More words dart over my head. Syllables sounding like humming birds; quick, efficient, and beautiful.

“Shnoo?” I plead. I want to be involved in the conversation but I only know a handful of words and phrases in Darija (some of which are swear words so I don’t think they count). More words flit around my ears. They hover near my eardrums, threatening to be understood, but flying away before I can catch each individual phrase.

“SHNOO????” Danielle and I are all but freaking out at this point. We sit side by side in the taxi/across at the table in the cafe/walk parallel down the street.

“Shnoo? Shnoo? Why do you always ask ‘what’ when we are speaking Darija? We don’t yell ‘shnoo’ at you when you speak English to each other,” Yahya says. “I promise we are not talking anything bad, we are just talking Darija because it is easier for us to make plans and tell stories that way. We will translate after.”

My cheeks heat up as I take in his words. He was right.

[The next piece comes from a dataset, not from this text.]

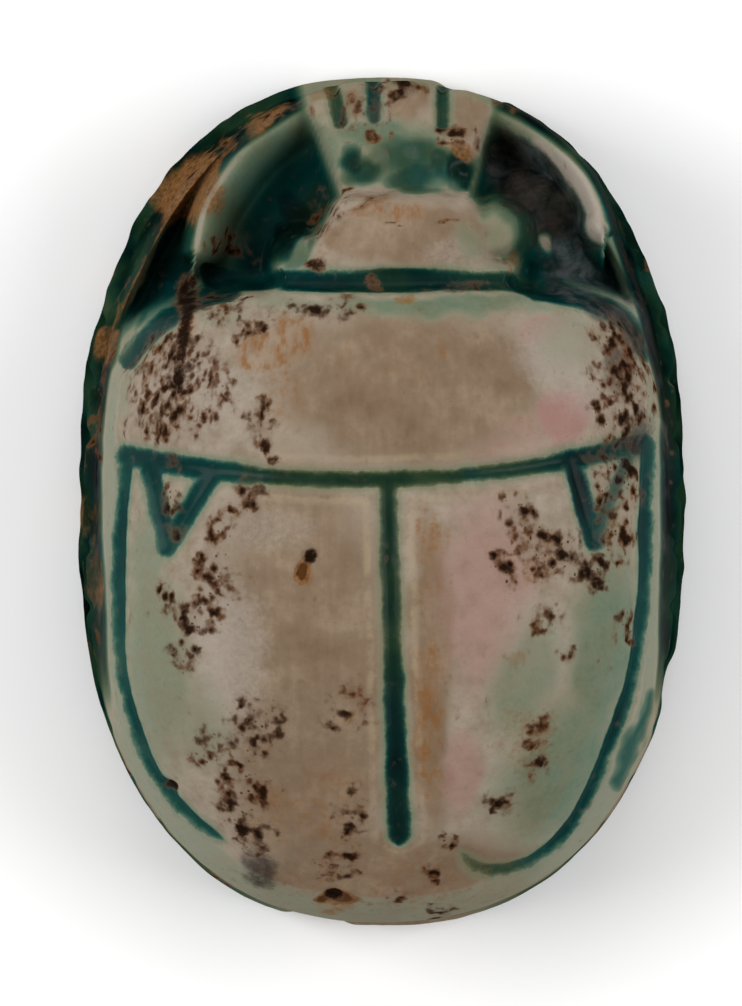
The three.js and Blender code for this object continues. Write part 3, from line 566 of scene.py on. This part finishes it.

Even though we just wanted to be included in the conversation, we were acting like greedy children. Every time the birds came out, we would reach out our chubby little palms and try to snatch them out of the air to get a better look. It would be far easier to practice patience and wait for the birds to land before attempting to get close to them. Our new friends understood that we were curious and only wanted to feel included, but there is more to inclusion than just understanding someone’s mother tongue. We were so completely reliant on them for everything. They deserved a few moments to give their brains time to recover in Darija. Weren’t they already including us in everything they did? Weren’t they taking us into their homes and feeding us? Didn’t they help us scrub in the hamam, plan henna and tea parties, and take us on late night excursions to the tallest building in the city? Didn’t they guide us, joke with us, and protect us from getting hit by speeding taxis? It was a full-time job, babysitting us. The language barrier was frustrating, yes. It felt like there was a wall a couple meters high between us at all times, but it grew shorter every day as we learned more and more.

I thought about his words all night. The next time they spoke in Darija, I chose to observe
so I wouldn’t break up the birds with my “shnoo”s.